Сам Кювье не делал заключения, что причина этого совершенства — воля творца вселенной. Он даже не любил, когда другие ему приписывали такого рода мысли. Но суть вопроса от этого нисколько не меняется. Религиозные выводы делались за него, на основе его работ. Научный авторитет Кювье надолго закрыл дорогу историческому подходу к организму, органу и функции.
Его мало интересовали идеи, если они не подтверждались точными фактами.
Для Кювье было достаточно заметить одно противоречие с фактом, одну нелепость, чтобы полностью отвергнуть все прогрессивные идеи о развитии природы его предшественников и современников. Найдя фактические ошибки у Ламетри, Бюффона и других ученых, пытавшихся выдвинуть эволюционную идею, Кювье зачеркивает эти идеи, оставляя только то, что вполне согласуется с фактами, ключ к которым он держит в своих руках.
Его ключ к фактам — теория катастроф.
Вот с кем пришлось сразиться Ламарку! Еще не так давно он разделял восхищение Сент-Илера перед зоологическими исследованиями Кювье, а теперь Ламарк и Кювье оказались идейными противниками!
На своем знамени Кювье начертал: «Называть, описывать и классифицировать — вот основа и цель науки».
Для большинства натуралистов установление какого-либо факта стало, с легкой руки Кювье, завершением исследования, для Ламарка это было лишь началом его.
Первым яблоком раздора между ними явилась «Гидрогеология». Кювье тотчас отметил выход ее в свет язвительной насмешкой:
«Безграничное время, которое играет такую роль в религии магов, не менее важную роль играет и в измышлениях Ламарка».
Они столкнулись и при оценке египетских находок, сделанных Сент-Илером.
В своих «Вступительных лекциях» Ламарк выступил как рыцарь с поднятым забралом против теории катастроф: не катастрофы, а время, только время истинный виновник смены животных на Земле. Смена происходит вследствие постепенного изменения их, а не бурных геологических переворотов.
Работы по палеонтологии подтолкнули Ламарка к отрицанию постоянства видов. Они убеждали его в изменчивости видов и в отсутствии между ними резких границ.

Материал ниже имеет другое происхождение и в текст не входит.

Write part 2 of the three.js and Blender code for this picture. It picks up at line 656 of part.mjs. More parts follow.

В изменчивости видов Ламарк убедился и на практике, систематизируя растения для «Флоры Франции», а позже — животных, особенно моллюсков. Через его руки прошло огромное количество видов, и он не мог не видеть, что они связаны постепенными переходами.

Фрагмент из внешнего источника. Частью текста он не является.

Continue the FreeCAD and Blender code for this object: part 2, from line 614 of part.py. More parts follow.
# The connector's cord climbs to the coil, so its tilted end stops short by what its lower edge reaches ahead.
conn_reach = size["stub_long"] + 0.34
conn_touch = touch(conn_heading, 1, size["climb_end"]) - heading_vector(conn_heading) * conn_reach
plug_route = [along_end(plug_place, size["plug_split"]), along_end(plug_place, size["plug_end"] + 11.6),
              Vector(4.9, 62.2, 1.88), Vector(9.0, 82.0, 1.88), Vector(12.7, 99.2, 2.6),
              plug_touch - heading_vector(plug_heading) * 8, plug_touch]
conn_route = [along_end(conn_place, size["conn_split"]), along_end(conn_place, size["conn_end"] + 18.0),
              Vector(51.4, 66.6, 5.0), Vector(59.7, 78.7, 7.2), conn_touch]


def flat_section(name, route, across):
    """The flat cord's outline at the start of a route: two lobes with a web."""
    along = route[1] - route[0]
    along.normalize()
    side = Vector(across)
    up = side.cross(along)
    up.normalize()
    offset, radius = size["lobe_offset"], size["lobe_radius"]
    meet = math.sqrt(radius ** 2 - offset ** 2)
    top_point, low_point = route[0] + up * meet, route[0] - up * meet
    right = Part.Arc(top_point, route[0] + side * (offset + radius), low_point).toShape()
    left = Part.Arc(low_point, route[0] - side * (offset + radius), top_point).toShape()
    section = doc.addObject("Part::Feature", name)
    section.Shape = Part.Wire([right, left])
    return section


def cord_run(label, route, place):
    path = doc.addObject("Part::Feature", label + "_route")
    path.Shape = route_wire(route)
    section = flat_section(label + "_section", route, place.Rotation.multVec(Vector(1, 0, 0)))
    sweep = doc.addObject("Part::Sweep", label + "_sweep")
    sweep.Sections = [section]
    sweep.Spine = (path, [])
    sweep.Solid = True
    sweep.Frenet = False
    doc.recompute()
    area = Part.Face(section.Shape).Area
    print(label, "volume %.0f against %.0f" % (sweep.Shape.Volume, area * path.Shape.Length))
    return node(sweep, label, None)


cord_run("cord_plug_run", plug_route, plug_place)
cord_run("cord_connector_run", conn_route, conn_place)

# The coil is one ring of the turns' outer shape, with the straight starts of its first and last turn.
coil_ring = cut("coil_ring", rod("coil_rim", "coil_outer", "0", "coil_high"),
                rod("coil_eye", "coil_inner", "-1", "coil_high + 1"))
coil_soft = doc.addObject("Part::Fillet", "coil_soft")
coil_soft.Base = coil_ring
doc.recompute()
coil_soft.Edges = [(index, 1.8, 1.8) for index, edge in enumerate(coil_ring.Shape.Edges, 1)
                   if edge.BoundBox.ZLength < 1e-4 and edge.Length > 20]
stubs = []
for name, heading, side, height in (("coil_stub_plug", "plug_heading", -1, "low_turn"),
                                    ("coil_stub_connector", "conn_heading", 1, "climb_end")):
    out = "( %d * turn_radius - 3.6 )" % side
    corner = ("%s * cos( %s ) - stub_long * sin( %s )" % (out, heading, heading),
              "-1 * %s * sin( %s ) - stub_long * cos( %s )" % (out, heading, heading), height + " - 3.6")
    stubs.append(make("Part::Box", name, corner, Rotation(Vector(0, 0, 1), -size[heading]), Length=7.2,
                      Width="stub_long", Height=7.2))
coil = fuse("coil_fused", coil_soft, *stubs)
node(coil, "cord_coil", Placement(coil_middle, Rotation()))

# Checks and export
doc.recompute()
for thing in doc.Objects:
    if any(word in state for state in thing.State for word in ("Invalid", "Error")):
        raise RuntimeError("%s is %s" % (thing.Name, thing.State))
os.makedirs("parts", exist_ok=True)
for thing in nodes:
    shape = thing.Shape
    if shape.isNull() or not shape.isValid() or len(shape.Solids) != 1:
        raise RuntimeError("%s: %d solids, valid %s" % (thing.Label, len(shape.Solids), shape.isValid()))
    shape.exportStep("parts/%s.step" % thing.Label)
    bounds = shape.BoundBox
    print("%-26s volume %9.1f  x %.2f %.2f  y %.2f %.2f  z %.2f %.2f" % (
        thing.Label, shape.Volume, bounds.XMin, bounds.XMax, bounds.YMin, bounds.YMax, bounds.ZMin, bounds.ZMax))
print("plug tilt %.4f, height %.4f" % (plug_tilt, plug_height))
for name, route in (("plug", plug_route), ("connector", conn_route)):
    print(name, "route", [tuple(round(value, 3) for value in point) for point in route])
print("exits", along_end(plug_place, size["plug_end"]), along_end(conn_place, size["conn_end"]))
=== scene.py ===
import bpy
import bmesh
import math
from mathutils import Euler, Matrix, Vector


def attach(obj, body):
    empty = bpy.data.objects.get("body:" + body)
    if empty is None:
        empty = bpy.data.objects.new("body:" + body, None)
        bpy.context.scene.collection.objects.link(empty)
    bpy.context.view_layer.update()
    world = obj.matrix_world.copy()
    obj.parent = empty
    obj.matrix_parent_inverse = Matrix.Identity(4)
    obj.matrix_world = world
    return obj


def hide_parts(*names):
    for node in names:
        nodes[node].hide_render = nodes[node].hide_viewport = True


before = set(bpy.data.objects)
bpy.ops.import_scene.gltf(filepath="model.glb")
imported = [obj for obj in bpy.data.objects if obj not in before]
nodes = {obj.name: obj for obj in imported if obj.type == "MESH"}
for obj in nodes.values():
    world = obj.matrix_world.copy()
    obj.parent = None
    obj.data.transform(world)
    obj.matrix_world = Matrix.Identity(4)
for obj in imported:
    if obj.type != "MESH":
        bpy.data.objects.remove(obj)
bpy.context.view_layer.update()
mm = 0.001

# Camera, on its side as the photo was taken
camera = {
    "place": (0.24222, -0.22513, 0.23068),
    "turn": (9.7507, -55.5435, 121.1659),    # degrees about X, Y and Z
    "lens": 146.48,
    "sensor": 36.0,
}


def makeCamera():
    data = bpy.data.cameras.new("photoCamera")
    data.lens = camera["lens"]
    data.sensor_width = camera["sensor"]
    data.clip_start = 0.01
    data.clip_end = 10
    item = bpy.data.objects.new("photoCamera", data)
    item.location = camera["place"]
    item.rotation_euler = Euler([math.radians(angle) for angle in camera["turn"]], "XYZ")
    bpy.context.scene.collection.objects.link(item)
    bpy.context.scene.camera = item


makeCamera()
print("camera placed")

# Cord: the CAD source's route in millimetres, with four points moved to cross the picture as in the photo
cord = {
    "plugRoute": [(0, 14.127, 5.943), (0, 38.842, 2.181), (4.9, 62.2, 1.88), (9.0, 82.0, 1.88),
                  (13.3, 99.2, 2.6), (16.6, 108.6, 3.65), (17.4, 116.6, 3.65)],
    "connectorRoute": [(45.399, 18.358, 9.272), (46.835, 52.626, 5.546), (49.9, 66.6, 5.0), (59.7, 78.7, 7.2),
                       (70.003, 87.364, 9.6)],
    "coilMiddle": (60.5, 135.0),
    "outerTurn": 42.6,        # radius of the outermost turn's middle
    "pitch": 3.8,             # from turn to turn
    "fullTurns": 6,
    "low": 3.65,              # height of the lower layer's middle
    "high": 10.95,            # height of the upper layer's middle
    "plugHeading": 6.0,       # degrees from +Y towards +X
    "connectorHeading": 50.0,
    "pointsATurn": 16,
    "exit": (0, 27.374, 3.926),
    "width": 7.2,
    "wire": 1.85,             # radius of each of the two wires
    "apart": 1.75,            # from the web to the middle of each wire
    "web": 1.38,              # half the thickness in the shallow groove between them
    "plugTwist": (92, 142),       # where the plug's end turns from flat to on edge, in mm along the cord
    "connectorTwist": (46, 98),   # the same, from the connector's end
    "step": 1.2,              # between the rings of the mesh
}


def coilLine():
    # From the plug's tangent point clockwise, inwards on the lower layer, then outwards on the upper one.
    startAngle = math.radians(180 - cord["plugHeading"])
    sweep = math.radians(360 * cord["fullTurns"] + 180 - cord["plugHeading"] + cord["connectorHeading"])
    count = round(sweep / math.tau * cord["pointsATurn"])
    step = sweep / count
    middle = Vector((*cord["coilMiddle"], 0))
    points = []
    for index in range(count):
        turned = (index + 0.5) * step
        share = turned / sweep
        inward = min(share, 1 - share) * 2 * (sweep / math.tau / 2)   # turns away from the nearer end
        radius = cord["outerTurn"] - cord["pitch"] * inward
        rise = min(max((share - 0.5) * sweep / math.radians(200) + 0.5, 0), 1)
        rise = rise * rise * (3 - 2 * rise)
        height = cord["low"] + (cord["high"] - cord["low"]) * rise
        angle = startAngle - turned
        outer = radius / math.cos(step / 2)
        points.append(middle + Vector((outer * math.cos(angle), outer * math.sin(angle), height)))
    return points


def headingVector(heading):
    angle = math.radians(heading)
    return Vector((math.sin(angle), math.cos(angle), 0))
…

«Только тот, кто долго и усиленно занимался определением видов и изучал обширные коллекции, знает, как незаметно виды среди живых тел переходят один в другой, и только тот мог убедиться, что всюду, где виды представляются нам обособленными, это происходит потому, что у нас недостает более близких, но пока еще не известных соседних видов.
Я не хочу тем самым сказать, что существующие (в настоящее время) животные образуют очень простой ряд с равномерными на всем его протяжении переходами, но я утверждаю, что они образуют ряд разветвлений…»
Полвека спустя Дарвин восемь лет мучился, определяя, к какому же виду следует отнести тот или другой экземпляр усоногих раков, — настолько изменчивы их видовые признаки. До него Ламарк, определяя виды, испытывал такие же затруднения и по той же самой причине. Объединить эти экземпляры в один вид? Или их надо отнести к разным видам? Вчера — еще не было ни малейшего сомнения в том, что перед ним один вид, а сегодня он сомневается!
И может быть, как Дарвин, Ламарк мог бы сказать:
«Описав серию форм как отдельные виды, я рвал свою рукопись и делал из них один вид, снова рвал и делал их отдельными, а затем опять объединял…»
Именно в практике классификации Ламарк, позднее Дарвин, да и многие другие ученые увидели, как изменчив каждый признак и как опасно доверяться одному из них или даже нескольким.
Нет, виды не постоянны, учение о неизменности видов ложное!
Сначала Ламарк утверждает:
«…нельзя оспаривать, что виды действительно существуют в природе…» Начиная же с родов, человек уже сам искусственно привносит в живую природу им придуманные систематические единицы «… чрезвычайно полезные для обоснования и развития наших знаний в этой области, но о происхождении которых никогда не следует забывать!»